Thursday, November 13, 2008

HIV treated by bone marrow transplant; study people with genetic resistance to HIV


The AP has a story by Patrick McGroarty giving the medical chronicle of an American living in Germany who has been cured of HIV infection with a bone marrow transplant. The patient also had (possibly unrelated) leukemia. But there had been two reported “cures” before 1996.

The link for the story is here. The story also appeared this morning on AOL.

But no one is suggesting that bone marrow transplants would ever become practical treatment for most HIV infection. But research associated with the transplant could lead to effective gene therapy, the report said.

Apparently some people inherit a gene that blocks the CCR5 receptor on their T4 cells that makes them resistant to HIV infection.

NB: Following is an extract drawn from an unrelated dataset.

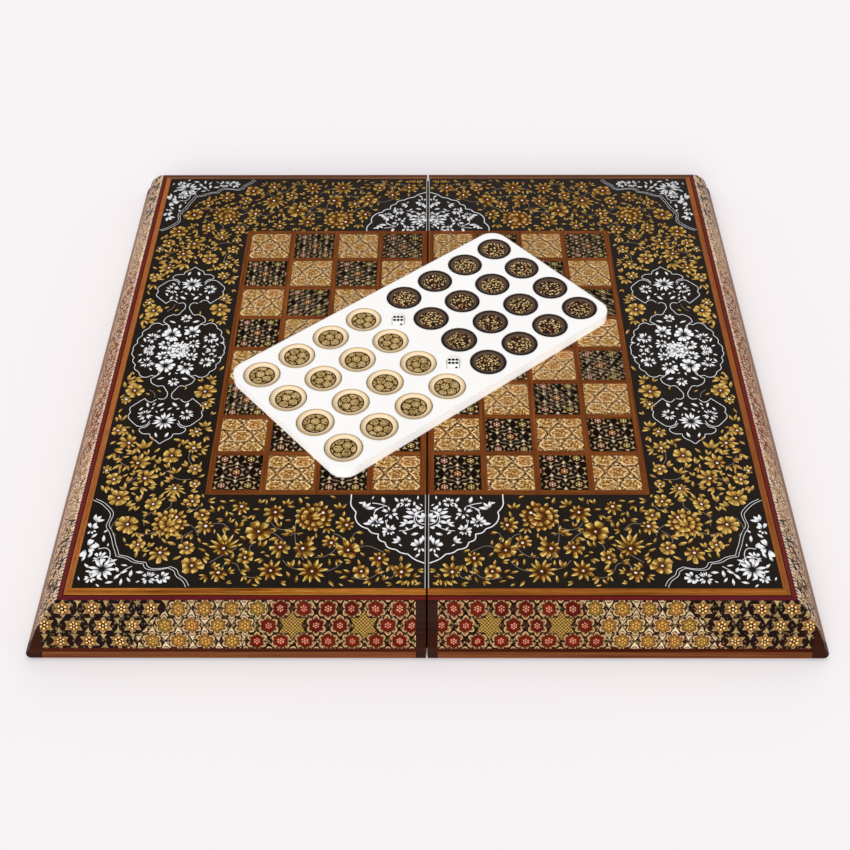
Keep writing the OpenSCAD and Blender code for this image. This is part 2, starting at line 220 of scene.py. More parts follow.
def cells(place, scale):
    """Distance to the nearest of many scattered points, and a random number for each point."""
    spots = place.tree.nodes.new("ShaderNodeTexVoronoi")
    feed(spots.inputs["Vector"], place)
    spots.inputs["Scale"].default_value = scale
    split = place.tree.nodes.new("ShaderNodeSeparateColor")
    place.tree.links.new(spots.outputs["Color"], split.inputs[0])
    return Wire(place.tree, spots.outputs["Distance"]), Wire(place.tree, split.outputs[0])


def open_group(name, inputs, outputs):
    """A new node group with number inputs and outputs, and the wires that come in."""
    tree = bpy.data.node_groups.new(name, "ShaderNodeTree")
    for label in inputs:
        tree.interface.new_socket(name=label, in_out="INPUT", socket_type="NodeSocketFloat")
    for label in outputs:
        tree.interface.new_socket(name=label, in_out="OUTPUT", socket_type="NodeSocketFloat")
    entry = tree.nodes.new("NodeGroupInput")
    tree.nodes.new("NodeGroupOutput")
    return tree, [Wire(tree, entry.outputs[label]) for label in inputs]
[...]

Or, genetic markers may inhibit HIV replication even if one is "infected." It would be logical for genetic resistance to HIV to develop in nature eventually through natural selection, especially in Africa or in areas with high HIV prevelance.

I knew of a gay male whose partner had died in 1982 in Texas but who said he had normal blood counts as late mid 1990s. Natural resistance to infection and resistance to progression ("long term non-progressors") has been reported before. For example, NIH has a 2002 paper on the topic here.

The study of long term non-progressors could hold major clues to much more effective HIV management.